The problem it is solving is one where you are looking for a specific picture,
having 50,000 mixed images, and being able to narrow down your search process
to only several mouse clicks instead of having to page through 1000 pages
of randomly organized images. You can intuitively select one, and ask eVe
to retrieve more images that are similar to that one - visually similar,
intuitive search.

That is what it is all about, and has nothing to do with viewing a couple
of images in a folder on your hard drive. It also handles images within
PDF and DOC files, keyframes within videos (so you can jump to the middle
of a video where this image is located and start playing it there), etc.

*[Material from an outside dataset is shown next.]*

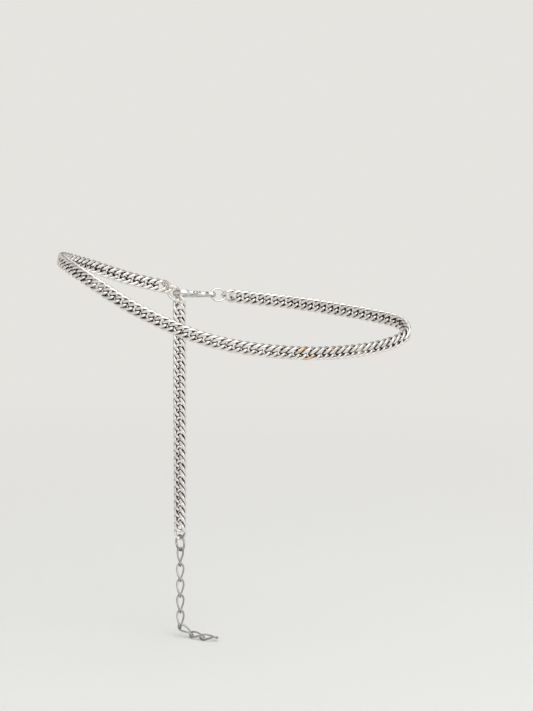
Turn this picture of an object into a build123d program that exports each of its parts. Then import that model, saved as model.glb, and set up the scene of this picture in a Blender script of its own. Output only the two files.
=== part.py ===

Apples and oranges, Tom, pop-guns and howitzers.

Flip


"Tom" <hartta@efdsw.navfac.navy.mil> wrote:
>
>Search/Find-ing images on your computer/network
>
> Go Beyond Keywords! Perform a Visual Image Search
>Searching graphics files via keywords can be tedious.
>Learn how to use image-matching technology to find images by matching shapes,
>patterns, colors, and textures.
>By Chris Brant and Tony DeYoung
>
>The above article WEBDEV discusses how to write a program to find an image.
>Great training tool, otherwise a great waste of time. ThumbsUp4.0 A freebie,
>will find not only images. It will find any graphic, icon, image, photograph,
>etc. on your computer/network. There is a better version but it costs a

little.
>It is stable and has been around more than 8 years now. The upgrade will
>allow editing as well.
>It will find a graphic, image, etc. buried in nearly any file, even those
>you did not know contained one.
>I hate reinventing the wheel. That is a nice tutorial but it is useless

otherwise.
>On the otherhand if your bag is graphics and you have that much time on

your
>hands contact them and apply for a job. Be productive.
>Tom
>PS: I am not selling for them. I'm a civil service employee.